Dr. Kari Smalkoski is an assistant professor in Gender, Women & Sexuality Studies and Asian American Studies. Her current book project is a multi-sited ethnography that examines the impact of gender, race, and sports on Hmong American youth. She is the director and co-founder (with Dr. Jigna Desai) of Minnesota Youth Story Squad, a community engaged, K-12 university partnership. She is currently principal investigator and co-principal investigator on local, national, and federal grants. She previously was a member of the faculty leadership team for the grant project, MN Transform, awarded in 2021 from the Andrew W. Mellon Foundation's Just Futures Initiative.
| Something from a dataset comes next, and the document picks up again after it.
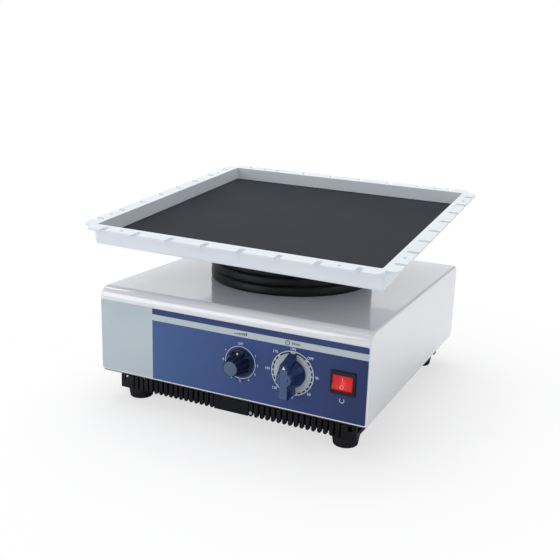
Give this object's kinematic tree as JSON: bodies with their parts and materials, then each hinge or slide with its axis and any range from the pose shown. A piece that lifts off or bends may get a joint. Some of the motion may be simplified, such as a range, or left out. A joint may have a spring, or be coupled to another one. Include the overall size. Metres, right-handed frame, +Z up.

This $5 million dollar higher education initiative is the largest grant the University of Minnesota has received from the Mellon Foundation. Dr. Smalkoski plans to offer one of the first courses on Taylor Swift at the University of Minnesota. She is co-developing the course with Juhae Song, a freshman at Stanford University, and Dr. Smalkoski's 2023-24 high school intern. You can read Dr. Smalkoski's most recent publication in American Quarterly, De-exceptionalizing Sunisa Lee: Uneven Gymnastics and a Hmong American State-less Critique.

Dr. Smalkoski is on leave and will return spring semester, 2025.